Understanding the thermal evolution of defects in carbon-implanted ZnO single crystal

Defects and impurities play a major role in controlling the electrical and optical properties of semiconductor materials. Herein, hydrothermally grown ZnO single crystals have been implanted with carbon (C) dopants at room temperature and then annealed in argon atmosphere at various temperatures between 400 and 800 °C. The thermal evolution of C-related defects and their effects on the structural, optical and electrical properties of ZnO single crystals were systematically characterized and discussed. The results show ion implantation induces serious lattice disorder, and post-implantation annealing could promote the lattice renormalization, accompanied by an increase in crystal quality and average visible transmittance.

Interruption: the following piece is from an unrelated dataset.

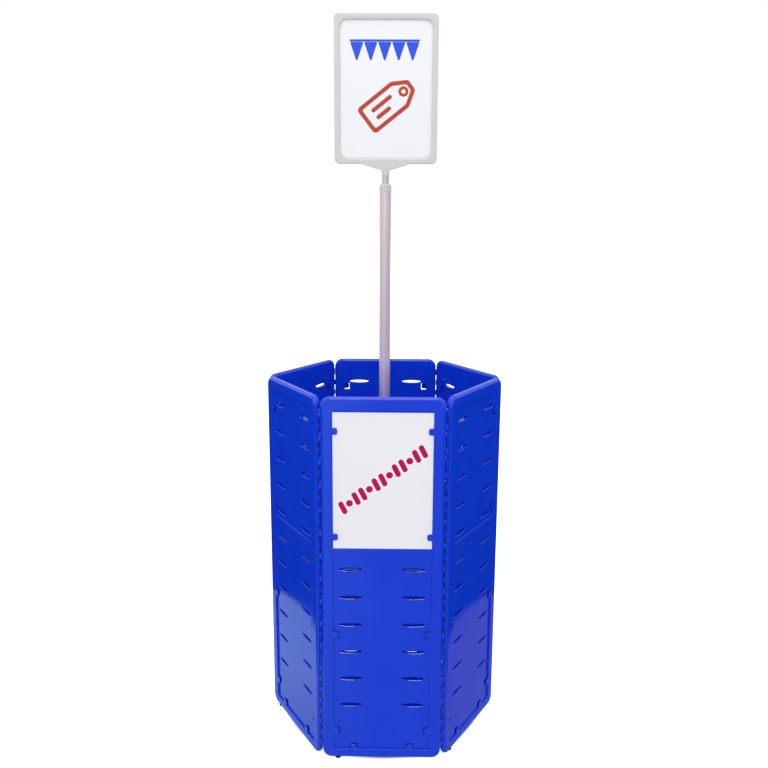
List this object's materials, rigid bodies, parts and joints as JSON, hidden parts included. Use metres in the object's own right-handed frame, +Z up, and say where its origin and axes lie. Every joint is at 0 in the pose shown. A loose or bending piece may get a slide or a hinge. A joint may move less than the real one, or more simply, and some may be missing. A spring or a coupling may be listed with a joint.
{
  "type": "promotional dump bin with sign pole",
  "caption": "Hexagonal blue plastic dump bin of hinged slotted panels, with a poster in the front panel and a card frame on a telescopic pole.",
  "frame": {"origin": "on the floor, on the axis of the pole at the middle of the hexagon", "axes": "+Z up along the pole; -Y out of the front, through the panel that carries the poster; X across the front"},
  "size_m": [0.5422, 0.4784, 1.617],
  "materials": {
    "bin_polypropylene": "glossy blow-moulded polypropylene, royal blue",
    "floor_polypropylene": "injection-moulded polypropylene, royal blue",
    "rod_nylon": "drawn blue nylon rod",
    "cap_polyethylene": "moulded polyethylene",
    "glide_polyethylene": "moulded polyethylene glide",
    "socket_nylon": "moulded black nylon",
    "fastener_steel": "zinc-plated steel",
    "tube_aluminium": "satin anodised aluminium",
    "collar_abs": "moulded grey ABS",
    "ring_rubber": "nitrile rubber",
    "sign_abs": "moulded light grey ABS",
    "pocket_film": "clear PVC film",
    "card_paper": "printed card"
  },
  "bodies": {
    "bin": {"panel_front": "bin_polypropylene", "panel_front_right": "bin_polypropylene", "panel_back_right": "bin_polypropylene", "panel_back": "bin_polypropylene", "panel_back_left": "bin_polypropylene", "panel_front_left": "bin_polypropylene", "hinge_rod_front_right": "rod_nylon", "hinge_rod_right": "rod_nylon", "hinge_rod_back_right": "rod_nylon", "hinge_rod_back_left": "rod_nylon", "hinge_rod_left": "rod_nylon", "hinge_rod_front_left": "rod_nylon", "hinge_rod_caps": "cap_polyethylene", "glide_feet": "glide_polyethylene", "floor_plate": "floor_polypropylene", "pole_socket": "socket_nylon", "socket_screws": "fastener_steel", "socket_nuts": "fastener_steel", "socket_grub_screw": "fastener_steel", "pole_outer_tube": "tube_aluminium", "pole_tube_plug": "socket_nylon", "pole_collar": "collar_abs", "pole_friction_ring": "ring_rubber", "front_poster": "card_paper"},
    "mast": {"pole_inner_tube": "tube_aluminium", "pole_inner_bush": "socket_nylon", "pole_head_plug": "socket_nylon"},
    "sign": {"sign_tee": "sign_abs", "sign_frame": "sign_abs"},
    "pocket": {"sign_pocket": "pocket_film", "sign_card": "card_paper"}
  },
  "joints": [
    {"name": "pole_slide", "type": "slide", "parent": "bin", "child": "mast", "axis": [0, 0, 1], "range_m": [-0.018, 0.45]},
    {"name": "sign_swivel", "type": "hinge", "parent": "mast", "child": "sign", "pos_m": [0, 0, 1.279], "axis": [0, 0, 1], "continuous": true},
    {"name": "pocket_slide", "type": "slide", "parent": "sign", "child": "pocket", "axis": [0, 0, 1], "range_m": [0, 0.3]}
  ]
}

Furthermore, it is found that the diffusion of octahedral carbon interstitial (C_i) along parallel to c-axis facilitates the growth of carbon sp² clusters due to its low migration barrier during annealing, which energetically contribute to the decrease of the resistivity. Meanwhile, abundant C_i will be able to enter into V_Zn to form C_Zn or combine with lattice O to form (C_O)_O donor defects upon annealing, dominating the increase of electron carrier concentration and enhancing the anomalous Raman mode at 510-525 cm^?1. These findings strengthen the fundamental understanding of the donor behavior of C impurities in ZnO.